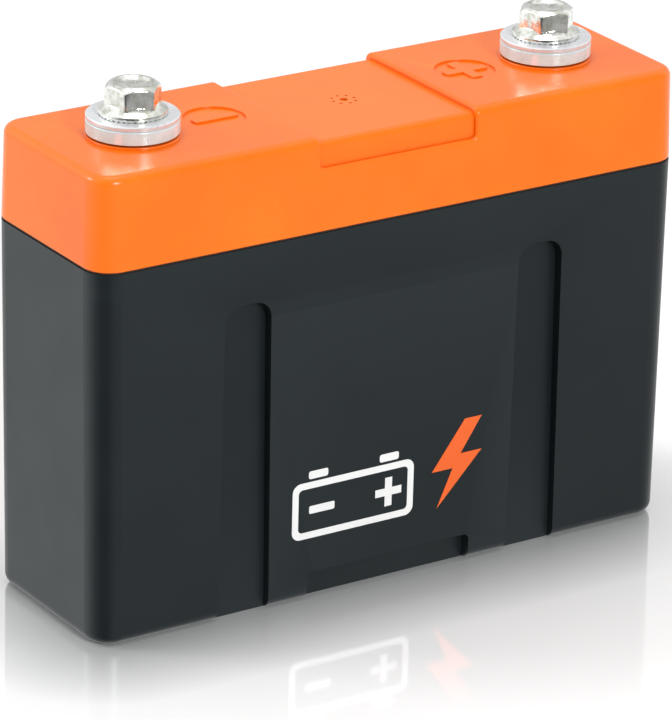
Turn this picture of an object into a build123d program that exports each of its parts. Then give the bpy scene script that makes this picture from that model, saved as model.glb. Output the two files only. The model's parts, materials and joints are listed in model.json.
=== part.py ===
from build123d import *
import math
import os

# Motorcycle starter battery: four lithium iron phosphate cells in a two-piece plastic case.
# Millimetres, +Z up. The origin is the centre of the bottom face, +X runs along the length
# towards the positive terminal and -Y is the front face.

# Case and lid
LENGTH = 114.0
WIDTH = 34.7
CORNER_R = 4.8
WALL = 2.2
FLOOR = 2.5
JOINT_Z = 65.1
SEAL_T = 0.3
SEAL_INSET = 0.3
SEAL_GAP = 0.02
LID_TOP_Z = 81.3
CASE_DRAFT = 0.35
LID_DRAFT = 1.6
CASE_BOTTOM_R = 2.0
LID_TOP_R = 1.5
LID_RIM_R = 0.3
TONGUE_H = 2.2
TONGUE_INSET = 1.15
TONGUE_ROOT = 0.5
FIT = 0.1

# Tall recessed bands on both long faces, and the clamp notch at their bottom edge
BAND_X = 28.75
BAND_W = 9.9
BAND_TAPER = 0.6
BAND_TOP_Z = 55.4
BAND_FLOOR_Y = 15.4
BAND_R = 3.0
NOTCH_W = 32.4
NOTCH_H = 4.9
NOTCH_DEPTH = 2.0
NOTCH_R = 1.0
BACKING = 1.5
RELIEF_Y = 13.2
RELIEF_GAP = 0.4
BELOW = 10.0

# Strap recess across the lid
STRAP_W = 30.3
STRAP_DEPTH = 0.95
STRAP_INSET = 0.85
STRAP_FOOT_Z = 76.1
STRAP_R = 0.8
STRAP_SEAT_R = 1.1
STRAP_RIM_R = 0.6
STRAP_SIDE_ROOM = 0.4
WINDOW_H = 20.0

# Polarity marks, each standing in a shallow round hollow, and vent
MARK_X = 24.6
MARK_Y = 0.75
MARK_L = 8.2
MARK_W = 2.0
MARK_R = 0.4
MARK_EDGE_R = 0.12
HOLLOW_R = 5.2
HOLLOW_DEPTH = 0.35
HOLLOW_RIM_R = 0.12
ROOT = 0.5
VENT_R = 0.7
VENT_RING_R = 2.0
VENT_DOT_R = 0.28
VENT_DOTS = 8
MEMBRANE_R = 4.5
MEMBRANE_T = 0.2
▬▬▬
PROBLEM TO SOLVE.
Return only the lines from the beginning of the material up to and including the line with "# towards the", exactly as written.

RESPONSE TO THE TASK.
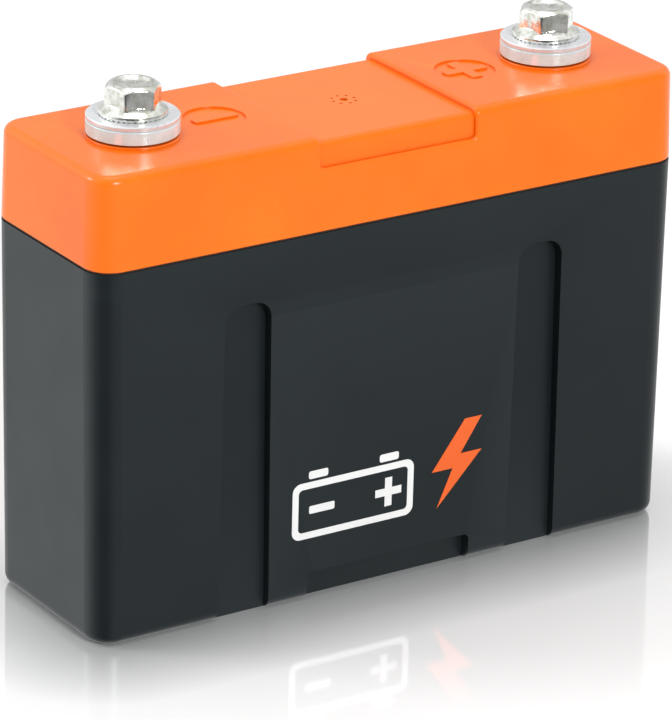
Turn this picture of an object into a build123d program that exports each of its parts. Then give the bpy scene script that makes this picture from that model, saved as model.glb. Output the two files only. The model's parts, materials and joints are listed in model.json.
=== part.py ===
from build123d import *
import math
import os

# Motorcycle starter battery: four lithium iron phosphate cells in a two-piece plastic case.
# Millimetres, +Z up. The origin is the centre of the bottom face, +X runs along the length
# towards the positive terminal and -Y is the front face.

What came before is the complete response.